--- begin Given records ---
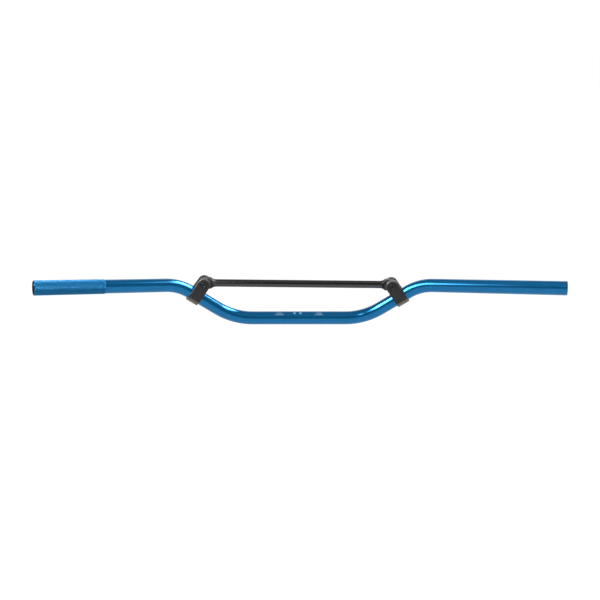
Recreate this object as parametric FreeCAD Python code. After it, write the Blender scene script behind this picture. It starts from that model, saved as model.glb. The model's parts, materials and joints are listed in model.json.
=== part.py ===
import FreeCAD, Part
import math
import os
from collections import namedtuple

from FreeCAD import Placement, Rotation, Vector

# Motocross handlebar: one bent tube with a bolted crossbar.
# Millimetres and degrees. +X points to the right hand, +Z up, and the rider sits at -Y.
# The origin is on the tube's axis, in the middle of the straight centre section.

# Tube
overall_width = 812.0
tube_diameter = 22.2
tube_wall = 4.1
centre_half_length = 78.0
lower_bend_radius = 102.0
riser_angle = 34.4
riser_length = 54.0
upper_bend_radius = 73.5
grip_sweep_angle = 23.8
grip_rise_angle = 9.4
knurl_length = 108.0
knurl_height = 0.2
tube_end_chamfer = 0.6

# Clamps that carry the crossbar
clamp_station = 41.0
clamp_slide = 2.8
clamp_width = 20.6
clamp_ring_wall = 3.0
clamp_bore_clearance = 0.02
bolt_offset = 27.0
ear_tip_thickness = 5.5
ear_seat_thickness = 3.9
clamp_edge_chamfer = 0.8

# Crossbar
crossbar_diameter = 12.5
eye_height = 18.4
eye_thickness = 6.8
eye_flat_length = 10.7
flare_length = 8.8

# Clamp bolts, with washers and lock nuts
bolt_diameter = 6.0
bolt_hole_clearance = 0.3
bolt_head_diameter = 10.5
bolt_head_height = 3.3
bolt_head_rim = 2.7
bolt_head_flat = 9.0
bolt_tip_length = 2.4
socket_width = 4.0
socket_depth = 2.1
seat_clearance = 0.35
washer_diameter = 12.0
washer_thickness = 1.6
washer_hole_clearance = 0.2
nut_width = 10.0
nut_hex_height = 4.2
nut_collar_diameter = 8.8
nut_collar_height = 1.8
thread_clearance = 0.03

X_AXIS = Vector(1, 0, 0)
Y_AXIS = Vector(0, 1, 0)
Z_AXIS = Vector(0, 0, 1)
ORIGIN = Vector(0, 0, 0)
FULL_TURN = 360
HEXAGON_SIDES = 6
SAME_PLANE = 1e-4
SMOOTH_ANGLE = 1.0

tube_radius = tube_diameter / 2
bore_radius = tube_radius - tube_wall
knurl_radius = tube_radius + knurl_height
ear_gap = eye_thickness
bolt_hole_radius = bolt_diameter / 2 + bolt_hole_clearance
seat_plane = ear_gap / 2 + ear_seat_thickness
bolt_shank_length = 2 * seat_plane + washer_thickness + nut_hex_height + nut_collar_height + bolt_tip_length

Straight = namedtuple("Straight", "start heading length")
Bend = namedtuple("Bend", "start heading centre axis angle")


def direction(azimuth, rise):
    """A unit vector that starts as +X, turns towards -Y by azimuth and then up by rise."""
    across, up = math.radians(azimuth), math.radians(rise)
    return Vector(math.cos(across) * math.cos(up), -math.sin(across) * math.cos(up), math.sin(up))


def bend_between(start, heading, new_heading, radius):
    """The bend that turns heading into new_heading, and the point where it ends."""
    axis = heading.cross(new_heading).normalize()
    angle = math.degrees(heading.getAngle(new_heading))
    centre = start + axis.cross(heading) * radius
    end = centre + Rotation(axis, angle).multVec(start - centre)
    return Bend(start, heading, centre, axis, angle), end


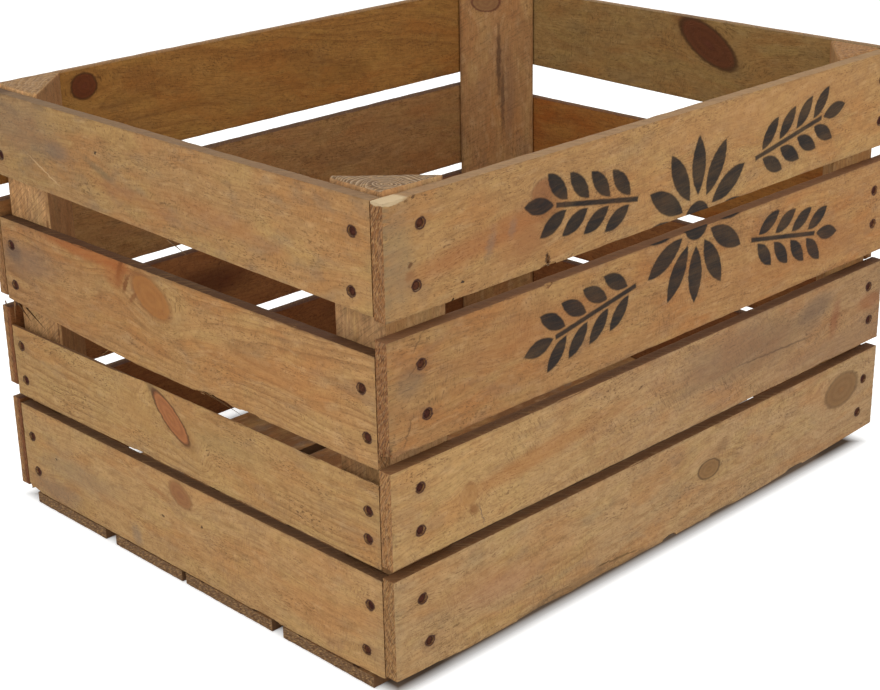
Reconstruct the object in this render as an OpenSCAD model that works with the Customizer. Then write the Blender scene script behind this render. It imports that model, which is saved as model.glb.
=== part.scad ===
// Wooden slatted crate: four corner posts, four slats on each side, four boards
// underneath, nailed together, with a stencilled mark on one long side.
// The crate stands on z = 0, centred on the origin, with its long side along x.
// The marked side faces -y.

/* [Crate] */
// Length of the crate, over the ends of the long slats
crate_l = 500; // [400:5:640]
// Width of the crate, over the faces of the long slats
crate_w = 400; // [320:5:480]
// Height of the crate, to the top edge of the slats
crate_h = 305; // [260:5:380]

/* [Long sides] */
// Thickness of the long slats
long_t = 10; // [8:0.5:14]
// Heights of the four front slats from the top down, scaled together to fill the side
front_slats = [68.5, 70, 62, 69.5]; // [45:0.5:90]
// Gaps between the front slats, from the top down
front_gaps = [10.5, 8.5, 6.5]; // [3:0.5:16]
// Heights of the four back slats from the top down, scaled together to fill the side
back_slats = [68.5, 69, 59.5, 69]; // [45:0.5:90]
// Gaps between the back slats, from the top down
back_gaps = [10.5, 8.5, 10.5]; // [3:0.5:16]
// Height of the lowest long slat above the bottom boards
long_lift = 1.5; // [0:0.5:6]

/* [Ends] */
// Thickness of the end slats
end_t = 9; // [7:0.5:13]
// Heights of the four end slats from the top down, scaled together to fill the end
end_slats = [66.5, 69, 55, 68]; // [45:0.5:90]
// Gaps between the end slats from the top down; the first is the hand hold
end_gaps = [22.5, 8.5, 6.5]; // [3:0.5:34]

/* [Corner posts] */
// Mean length of the two square faces of a post, which is a triangle in section
post_leg = 44; // [34:1:56]
// How much wider each post is along the crate: front left, front right, back right, back left
post_extra_x = [3.5, 5, -3, 5]; // [-6:0.5:8]
// How much wider each post is across the crate, in the same order
post_extra_y = [-1, -4, 5, 2.5]; // [-6:0.5:8]
// Width of the blunted points of the triangle
post_tip = 3; // [1:0.5:6]
// How far the posts stand above the slats: front left, front right, back right, back left
post_rise = [3, 0.5, 1, 2.5]; // [0:0.5:6]

/* [Bottom] */
// Thickness of the bottom boards
board_t = 8.5; // [7:0.5:13]
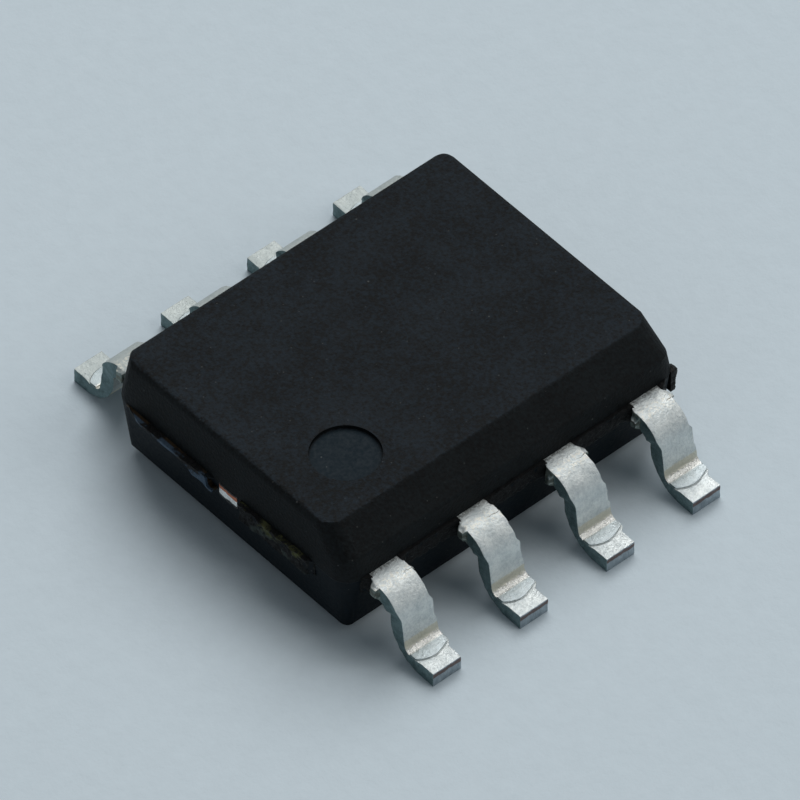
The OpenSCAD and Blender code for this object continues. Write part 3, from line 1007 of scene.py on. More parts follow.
    def face_outwards(self) -> None:
        """Turns every face to the outside."""
        with self.editing():
            bpy.ops.mesh.select_all(action="SELECT")
            bpy.ops.mesh.normals_make_consistent(inside=False)

    def scale_mesh(self, factor: float) -> None:
        """Scales the mesh about the origin."""
        self.obj.scale = (factor, factor, factor)
        self.focus()
        bpy.ops.object.transform_apply(location=False, rotation=False, scale=True)

    def finish_mesh(self, smooth_below: float = 35.0) -> bpy.types.Object:
        """Smooths the shading, brings the mesh to metres and clears its groups.

        Args:
            smooth_below: Edges below this angle, in degrees, are shaded smooth.

        Returns:
            The finished object.
        """
        self.scale_mesh(MM)
        self.obj.vertex_groups.clear()
        self.focus()
        bpy.ops.object.shade_smooth_by_angle(angle=math.radians(smooth_below))
        self.modify("WEIGHTED_NORMAL", keep_sharp=True)
        return self.obj

    def give_finishes(self, *materials: Material) -> None:
        """Gives the piece its material slots, in order."""
        for material in materials:
            self.obj.data.materials.append(material)


def mount(obj: bpy.types.Object, slot: str, *nodes: str) -> None:
    """Sets a finished piece in the frame.

    Args:
        obj: The piece.
        slot: Not used.
        nodes: The CAD nodes that it stands for.
    """
    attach(obj, "root")
    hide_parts(*nodes)
    log.info("%s: %d faces, stands for %s", obj.name, len(obj.data.polygons), ", ".join(nodes))


# ---------------------------------------------------------------- the leads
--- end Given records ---
* Required task
Repeat the lines from the first one in the records through the line containing "# The origin", exactly as written, and nothing else.

* Correct answer
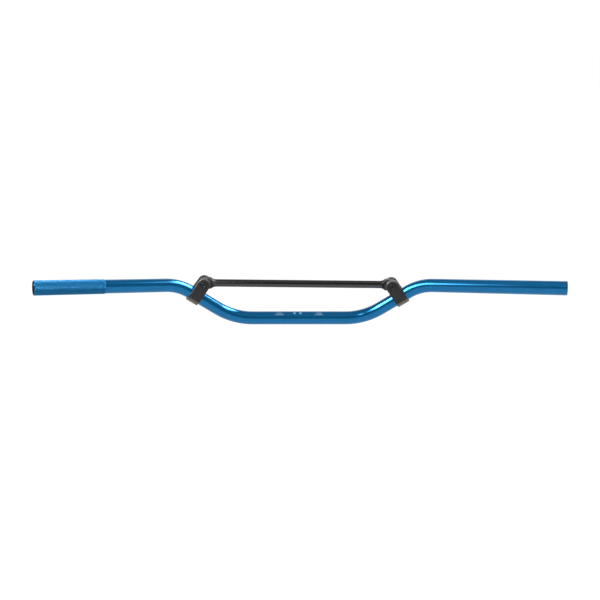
Recreate this object as parametric FreeCAD Python code. After it, write the Blender scene script behind this picture. It starts from that model, saved as model.glb. The model's parts, materials and joints are listed in model.json.
=== part.py ===
import FreeCAD, Part
import math
import os
from collections import namedtuple

from FreeCAD import Placement, Rotation, Vector

# Motocross handlebar: one bent tube with a bolted crossbar.
# Millimetres and degrees. +X points to the right hand, +Z up, and the rider sits at -Y.
# The origin is on the tube's axis, in the middle of the straight centre section.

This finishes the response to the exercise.